The longer it goes on, the more ripple effect the General Motors strike has on parts suppliers that make components for GM’s now-shuttered plants.
For example, Nexteer Automotive Corp., Auburn Hills, Mich., makes electric and hydraulic power-steering systems and other gear for GM, and several other automakers. The supplier company has warned its employees it might be forced to resort to layoffs if the GM strike continues.
Like other automotive suppliers, Nexteer is working to diversify its customer base so it’s not too dependent on any one customer or any one product. Still, GM represented the biggest portion of new bookings in Nexteer’s backlog, at 35%, as of Nexteer’s second-quarter report. Ford Motor Co. was a distant second, at 18%.

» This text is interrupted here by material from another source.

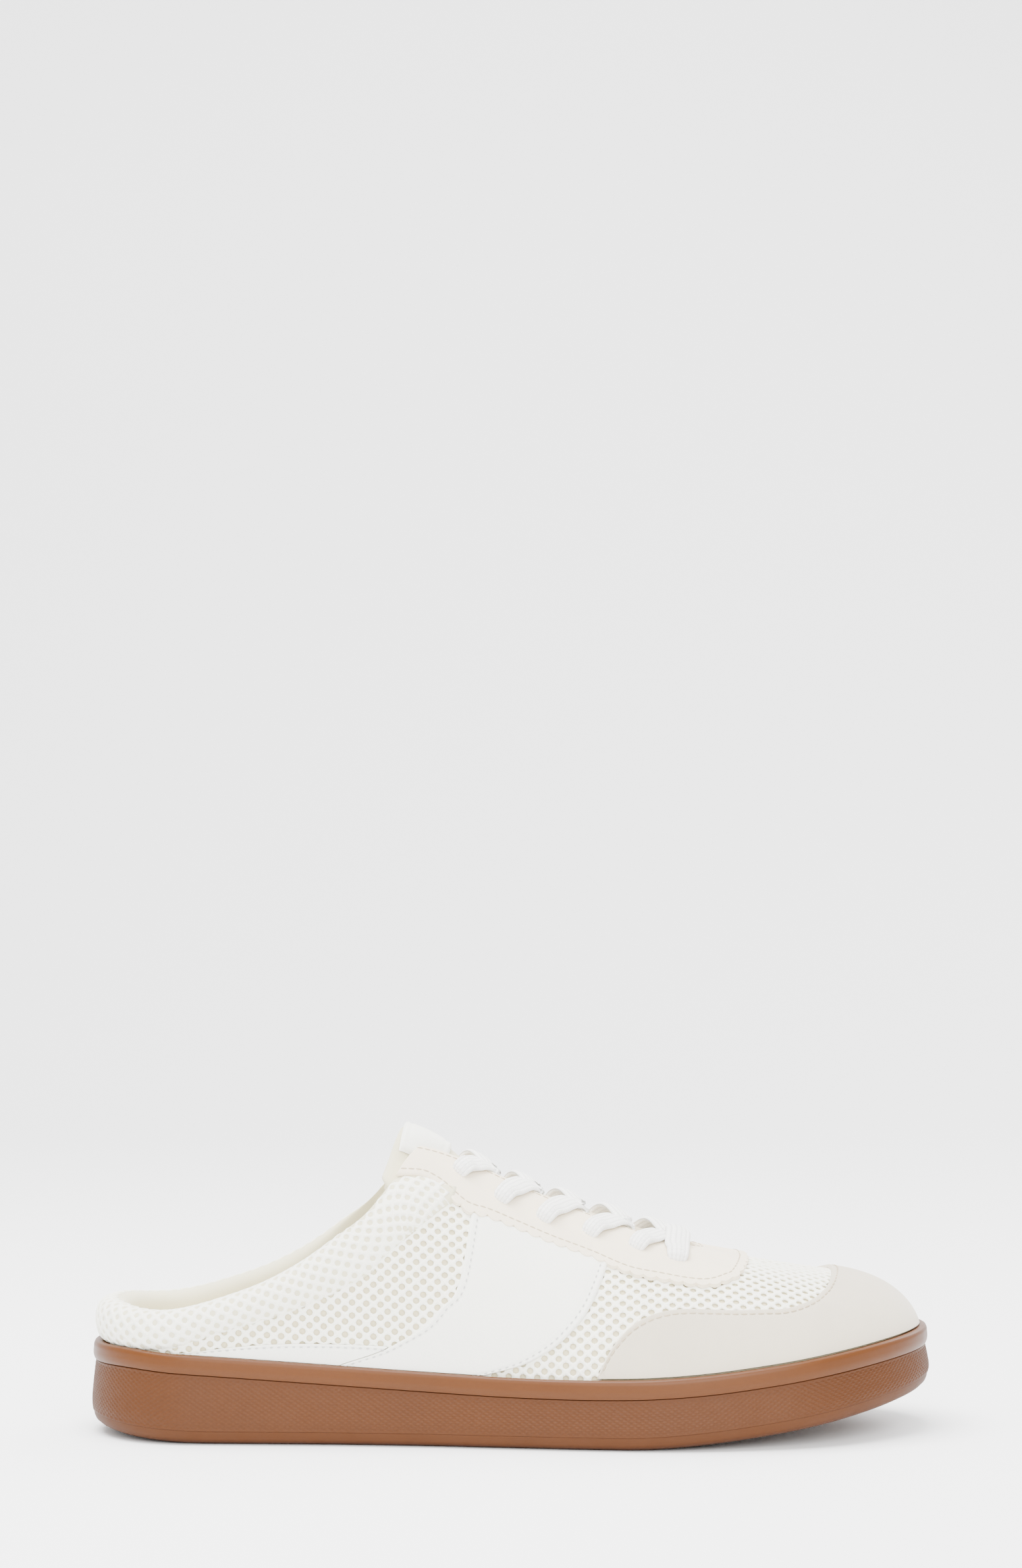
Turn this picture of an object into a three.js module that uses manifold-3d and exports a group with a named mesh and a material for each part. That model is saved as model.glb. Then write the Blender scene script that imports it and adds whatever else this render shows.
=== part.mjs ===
// Lace-up sneaker mule for the right foot: a low padded collar in place of a heel counter,
// a perforated upper under suede and leather panels, and a flat rubber cupsole.
// Millimetres, +Z up, toe towards +X. The side that faces -Y is the lateral, outer one.
// Local x runs from the heel end (0) to the toe end (LENGTH) before the group is centred.
import * as THREE from "three";
import { mergeVertices } from "three/addons/utils/BufferGeometryUtils.js";
import Module from "manifold-3d";

// Driving sizes
const LENGTH = 272; // sole, heel end to toe end
const BALL_WIDTH = 96; // sole across the ball
const SOLE_HEIGHT = 30; // top of the sole's band above the floor, at the heel
const INSTEP_RISE = 66.5; // ridge of the upper above SOLE_HEIGHT, at the top of the throat
const TOE_SPRING = 14; // underside of the toe end above the floor
const HEEL_LIFT = 3; // underside of the heel end above the floor
const OUTSOLE = 4.5; // tread layer
const TREAD_DEPTH = 1.6;
const TREAD_WIDTH = 3;
const TREAD_PITCH = 9;
const TREAD_ZONES = [[0.09, 0.36], [0.55, 0.91]]; // heel and forefoot grooves, in LENGTH
const BAND = 6.3; // height of the smooth band round the top of the sole
const UPPER_INSET = 3.8; // upper's outer face inside the sole's widest outline, at its foot
const INSOLE = 4.5;
const WALL = 2; // upper: mesh, foam and lining together
const OVERLAY = 1.3; // suede and leather panels
const PAD = 8; // thickness of the padded collar
const TONGUE = 3;
const TONGUE_HALF_WIDTH = 24;
const THROAT_HALF_WIDTH = 9.5;
const LACING_HALF_WIDTH = 17; // from the ridge to the eyelets
const EYELET = 4.5; // hole diameter
const LACE_WIDTH = 8;
const LACE = 1.5; // lace thickness
const TAB_HALF_WIDTH = 10.5; // leather tab on the tongue
const GAP = 0.3; // clearance between neighbouring pieces

// Fineness of the faceted surfaces
const AROUND = 56; // stations round the outline, even
const UPWARD = 10; // rows from the sole to the ridge
const PAD_STATIONS = 28;
const HOLE_SIDES = 8;
const THROAT_ARC = 5; // steps of the throat's round front end
const SOLE_LINE_STEPS = 24; // points along the top of the sole, over its whole length
const NUDGE = 0.004; // step for slopes and normals, as a share of a parameter
const SLOPE_STEP = 0.5; // step for slopes of the surface over the throat
const BISECTIONS = 26;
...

The GM strike began one minute before midnight Sunday night, Sept. 15. On Sept. 16, Nexteer gave its employees a heads-up it was “closely monitoring the situation for any potential impact it could have on Nexteer and our employees.” That’s according to a Facebook post on a page belonging to the United Automobile Workers local whose members include many of Nexteer’s employees.
Nexteer’s Dennis Hoeg, North America Division president, later said in a written statement, “… without an imminent resolution, Nexteer faces the difficult conclusion to temporarily reduce our workforce in the coming days due to the disruption in GM production.”
Hoeg added, “We will continue to monitor the situation and update our employees as we learn more. Our goal is to return to full production as quickly as possible.”
GM and the union formally opened negotiations on July 16.
Nexteer is a so-called Tier 1 supplier, which means it provides parts and systems directly to the manufacturer. But the ripple effect isn’t limited to Tier 1. There are Tier 2 suppliers who provide components to the Tier 1 suppliers, Tier 3 suppliers for Tier 2, and on and on.
Those lower-tier suppliers would be affected, too, if the strike continues.